» Available data
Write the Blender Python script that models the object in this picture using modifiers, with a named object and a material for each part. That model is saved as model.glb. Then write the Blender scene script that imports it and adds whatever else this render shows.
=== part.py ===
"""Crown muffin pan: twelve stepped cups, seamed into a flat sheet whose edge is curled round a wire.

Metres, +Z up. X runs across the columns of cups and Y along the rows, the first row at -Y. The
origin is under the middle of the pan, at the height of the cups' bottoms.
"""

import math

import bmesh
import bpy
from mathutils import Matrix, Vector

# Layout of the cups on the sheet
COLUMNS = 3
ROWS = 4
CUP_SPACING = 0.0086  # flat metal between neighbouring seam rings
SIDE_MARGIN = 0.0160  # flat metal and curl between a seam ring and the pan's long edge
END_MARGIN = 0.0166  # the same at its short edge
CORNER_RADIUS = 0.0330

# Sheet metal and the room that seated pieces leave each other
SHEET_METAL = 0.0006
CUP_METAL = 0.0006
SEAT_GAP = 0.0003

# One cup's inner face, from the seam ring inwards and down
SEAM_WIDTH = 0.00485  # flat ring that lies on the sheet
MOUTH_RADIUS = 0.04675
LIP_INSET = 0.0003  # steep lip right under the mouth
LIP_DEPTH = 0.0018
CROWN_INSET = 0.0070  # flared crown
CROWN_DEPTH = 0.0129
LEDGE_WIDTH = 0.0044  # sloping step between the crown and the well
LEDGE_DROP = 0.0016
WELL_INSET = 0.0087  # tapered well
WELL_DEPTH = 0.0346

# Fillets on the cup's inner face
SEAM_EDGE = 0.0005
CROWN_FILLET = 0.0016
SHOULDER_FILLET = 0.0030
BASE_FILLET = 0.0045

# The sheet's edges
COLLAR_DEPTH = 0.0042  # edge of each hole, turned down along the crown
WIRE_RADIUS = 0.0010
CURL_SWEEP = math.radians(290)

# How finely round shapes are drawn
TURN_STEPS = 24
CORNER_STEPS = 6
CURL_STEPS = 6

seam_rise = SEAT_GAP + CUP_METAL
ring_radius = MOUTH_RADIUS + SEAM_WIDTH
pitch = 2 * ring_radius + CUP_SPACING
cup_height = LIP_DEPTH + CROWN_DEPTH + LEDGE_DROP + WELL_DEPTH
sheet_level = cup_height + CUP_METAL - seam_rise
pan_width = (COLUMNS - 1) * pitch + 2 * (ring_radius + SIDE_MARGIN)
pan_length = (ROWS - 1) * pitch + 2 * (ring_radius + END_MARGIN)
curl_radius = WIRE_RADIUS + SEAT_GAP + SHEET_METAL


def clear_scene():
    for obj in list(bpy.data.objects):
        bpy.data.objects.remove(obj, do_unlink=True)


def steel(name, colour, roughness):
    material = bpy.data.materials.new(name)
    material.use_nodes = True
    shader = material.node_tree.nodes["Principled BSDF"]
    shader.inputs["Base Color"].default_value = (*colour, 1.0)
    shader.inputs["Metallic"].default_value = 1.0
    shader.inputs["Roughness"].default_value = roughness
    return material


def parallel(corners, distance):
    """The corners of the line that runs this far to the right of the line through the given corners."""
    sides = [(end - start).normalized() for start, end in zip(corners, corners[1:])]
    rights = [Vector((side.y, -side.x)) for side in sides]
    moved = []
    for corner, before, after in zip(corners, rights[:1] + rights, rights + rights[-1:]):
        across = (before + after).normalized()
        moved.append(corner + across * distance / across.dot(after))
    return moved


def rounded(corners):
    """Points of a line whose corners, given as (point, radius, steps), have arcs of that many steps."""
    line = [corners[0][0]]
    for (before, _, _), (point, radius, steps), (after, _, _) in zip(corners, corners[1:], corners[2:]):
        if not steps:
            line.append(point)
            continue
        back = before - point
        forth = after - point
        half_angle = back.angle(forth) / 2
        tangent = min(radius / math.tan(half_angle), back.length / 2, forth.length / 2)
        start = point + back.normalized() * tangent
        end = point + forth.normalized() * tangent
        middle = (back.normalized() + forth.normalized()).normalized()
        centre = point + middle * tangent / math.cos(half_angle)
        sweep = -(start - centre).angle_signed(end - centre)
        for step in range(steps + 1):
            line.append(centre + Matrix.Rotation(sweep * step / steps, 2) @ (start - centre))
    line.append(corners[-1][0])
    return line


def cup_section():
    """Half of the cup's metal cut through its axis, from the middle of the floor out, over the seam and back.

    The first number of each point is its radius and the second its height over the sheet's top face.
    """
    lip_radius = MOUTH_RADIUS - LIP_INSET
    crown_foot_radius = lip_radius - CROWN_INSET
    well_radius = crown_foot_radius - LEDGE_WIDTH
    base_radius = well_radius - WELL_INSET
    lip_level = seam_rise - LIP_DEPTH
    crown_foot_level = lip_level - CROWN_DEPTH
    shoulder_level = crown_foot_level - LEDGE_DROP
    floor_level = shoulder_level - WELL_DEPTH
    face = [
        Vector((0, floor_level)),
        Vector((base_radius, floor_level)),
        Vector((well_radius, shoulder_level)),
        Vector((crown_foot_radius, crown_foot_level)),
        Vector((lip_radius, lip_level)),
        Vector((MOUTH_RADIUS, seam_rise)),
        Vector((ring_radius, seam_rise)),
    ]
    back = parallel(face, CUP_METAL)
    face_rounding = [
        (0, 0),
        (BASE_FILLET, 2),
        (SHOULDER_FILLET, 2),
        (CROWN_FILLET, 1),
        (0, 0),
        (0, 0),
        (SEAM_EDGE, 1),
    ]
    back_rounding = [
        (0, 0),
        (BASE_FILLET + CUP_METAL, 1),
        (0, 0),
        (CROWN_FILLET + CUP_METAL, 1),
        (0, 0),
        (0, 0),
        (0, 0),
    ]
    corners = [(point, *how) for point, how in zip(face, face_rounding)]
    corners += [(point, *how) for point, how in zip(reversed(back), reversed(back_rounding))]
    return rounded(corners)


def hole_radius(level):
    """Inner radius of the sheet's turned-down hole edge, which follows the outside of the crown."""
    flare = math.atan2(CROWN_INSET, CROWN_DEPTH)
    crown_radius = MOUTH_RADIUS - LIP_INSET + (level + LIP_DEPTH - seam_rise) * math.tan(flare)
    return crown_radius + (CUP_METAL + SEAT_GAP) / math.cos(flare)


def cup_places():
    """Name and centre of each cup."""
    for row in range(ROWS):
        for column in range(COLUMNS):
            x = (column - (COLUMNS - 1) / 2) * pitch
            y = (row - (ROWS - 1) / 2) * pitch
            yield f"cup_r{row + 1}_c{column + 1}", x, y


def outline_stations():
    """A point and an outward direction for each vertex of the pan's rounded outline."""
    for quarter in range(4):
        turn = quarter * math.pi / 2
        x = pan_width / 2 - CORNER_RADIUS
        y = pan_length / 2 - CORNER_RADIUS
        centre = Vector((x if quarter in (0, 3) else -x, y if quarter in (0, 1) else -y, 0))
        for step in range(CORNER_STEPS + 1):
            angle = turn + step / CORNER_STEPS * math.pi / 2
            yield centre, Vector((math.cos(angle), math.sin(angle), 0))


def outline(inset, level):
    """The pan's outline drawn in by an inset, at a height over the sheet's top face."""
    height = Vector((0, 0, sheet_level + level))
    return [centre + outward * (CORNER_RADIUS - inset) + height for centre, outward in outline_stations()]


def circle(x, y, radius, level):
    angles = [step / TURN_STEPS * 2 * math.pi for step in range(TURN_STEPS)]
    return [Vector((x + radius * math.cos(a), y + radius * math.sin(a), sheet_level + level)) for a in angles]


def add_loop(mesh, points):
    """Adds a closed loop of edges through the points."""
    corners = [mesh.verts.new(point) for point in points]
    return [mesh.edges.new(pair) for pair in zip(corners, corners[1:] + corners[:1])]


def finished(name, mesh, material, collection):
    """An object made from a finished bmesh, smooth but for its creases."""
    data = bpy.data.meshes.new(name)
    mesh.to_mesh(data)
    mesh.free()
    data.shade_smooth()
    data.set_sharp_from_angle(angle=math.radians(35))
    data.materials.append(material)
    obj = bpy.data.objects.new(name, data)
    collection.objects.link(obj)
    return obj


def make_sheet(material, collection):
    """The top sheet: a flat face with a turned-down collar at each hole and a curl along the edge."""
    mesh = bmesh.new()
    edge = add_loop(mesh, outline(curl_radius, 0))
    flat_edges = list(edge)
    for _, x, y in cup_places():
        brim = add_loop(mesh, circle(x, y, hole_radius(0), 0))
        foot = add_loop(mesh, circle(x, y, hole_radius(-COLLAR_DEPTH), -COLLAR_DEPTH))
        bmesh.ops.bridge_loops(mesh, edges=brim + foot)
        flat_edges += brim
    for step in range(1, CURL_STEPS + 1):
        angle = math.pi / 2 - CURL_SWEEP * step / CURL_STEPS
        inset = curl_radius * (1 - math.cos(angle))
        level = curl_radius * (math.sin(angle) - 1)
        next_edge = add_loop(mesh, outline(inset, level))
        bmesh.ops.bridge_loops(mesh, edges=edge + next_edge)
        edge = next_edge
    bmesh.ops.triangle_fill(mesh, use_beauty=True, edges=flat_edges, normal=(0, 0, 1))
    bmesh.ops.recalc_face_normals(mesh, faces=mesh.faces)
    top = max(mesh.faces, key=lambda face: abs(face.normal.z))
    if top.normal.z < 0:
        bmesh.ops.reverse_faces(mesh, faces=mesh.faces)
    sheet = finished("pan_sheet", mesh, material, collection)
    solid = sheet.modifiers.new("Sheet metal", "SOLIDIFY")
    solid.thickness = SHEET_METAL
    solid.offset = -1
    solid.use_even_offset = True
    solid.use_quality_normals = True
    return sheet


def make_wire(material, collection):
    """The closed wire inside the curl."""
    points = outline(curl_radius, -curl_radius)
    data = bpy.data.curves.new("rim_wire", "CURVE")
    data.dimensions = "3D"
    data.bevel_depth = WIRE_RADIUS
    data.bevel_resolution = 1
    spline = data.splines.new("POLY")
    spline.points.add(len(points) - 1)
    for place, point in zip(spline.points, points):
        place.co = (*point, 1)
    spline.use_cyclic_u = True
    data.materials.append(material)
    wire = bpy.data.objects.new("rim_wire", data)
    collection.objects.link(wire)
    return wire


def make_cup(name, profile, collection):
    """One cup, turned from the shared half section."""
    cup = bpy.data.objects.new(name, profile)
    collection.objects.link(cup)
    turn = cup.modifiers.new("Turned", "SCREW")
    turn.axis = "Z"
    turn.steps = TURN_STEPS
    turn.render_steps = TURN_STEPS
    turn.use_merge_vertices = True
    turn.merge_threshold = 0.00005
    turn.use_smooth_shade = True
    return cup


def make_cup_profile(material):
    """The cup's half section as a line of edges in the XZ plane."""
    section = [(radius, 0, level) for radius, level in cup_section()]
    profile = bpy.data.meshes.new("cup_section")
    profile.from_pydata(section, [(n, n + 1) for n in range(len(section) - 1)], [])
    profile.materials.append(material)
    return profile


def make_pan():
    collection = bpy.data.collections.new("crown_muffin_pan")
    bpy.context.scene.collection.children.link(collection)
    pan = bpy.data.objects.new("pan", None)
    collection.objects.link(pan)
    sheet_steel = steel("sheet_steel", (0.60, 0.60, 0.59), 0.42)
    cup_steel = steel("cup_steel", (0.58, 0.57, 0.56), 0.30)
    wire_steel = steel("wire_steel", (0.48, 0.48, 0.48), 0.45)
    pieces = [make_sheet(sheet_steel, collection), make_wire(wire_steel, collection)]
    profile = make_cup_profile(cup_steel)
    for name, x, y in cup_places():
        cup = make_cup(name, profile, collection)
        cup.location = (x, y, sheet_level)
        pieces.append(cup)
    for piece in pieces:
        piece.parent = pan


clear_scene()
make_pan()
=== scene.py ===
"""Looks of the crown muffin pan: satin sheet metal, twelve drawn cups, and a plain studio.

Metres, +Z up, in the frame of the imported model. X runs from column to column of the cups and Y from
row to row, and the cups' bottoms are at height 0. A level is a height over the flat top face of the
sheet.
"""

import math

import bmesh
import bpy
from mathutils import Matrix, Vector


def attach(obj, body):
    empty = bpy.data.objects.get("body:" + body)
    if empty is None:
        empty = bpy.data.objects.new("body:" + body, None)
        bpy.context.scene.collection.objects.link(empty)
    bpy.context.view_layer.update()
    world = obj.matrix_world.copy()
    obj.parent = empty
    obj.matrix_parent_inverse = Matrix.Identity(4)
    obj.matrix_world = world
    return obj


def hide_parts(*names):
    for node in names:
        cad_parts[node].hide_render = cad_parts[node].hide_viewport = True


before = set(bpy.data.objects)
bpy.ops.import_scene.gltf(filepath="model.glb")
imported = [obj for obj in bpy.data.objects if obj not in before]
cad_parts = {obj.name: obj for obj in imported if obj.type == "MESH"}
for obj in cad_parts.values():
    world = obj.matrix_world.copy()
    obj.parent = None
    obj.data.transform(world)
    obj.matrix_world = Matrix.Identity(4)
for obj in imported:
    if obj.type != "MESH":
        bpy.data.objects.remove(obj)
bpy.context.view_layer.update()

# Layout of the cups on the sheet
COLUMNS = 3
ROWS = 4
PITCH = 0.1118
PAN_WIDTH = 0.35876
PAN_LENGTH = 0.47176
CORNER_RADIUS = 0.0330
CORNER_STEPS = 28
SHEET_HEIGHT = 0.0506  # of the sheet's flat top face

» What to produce
Establish how many lines of the material above hold the word "empty". Nothing but the count should be returned.

» Reply
5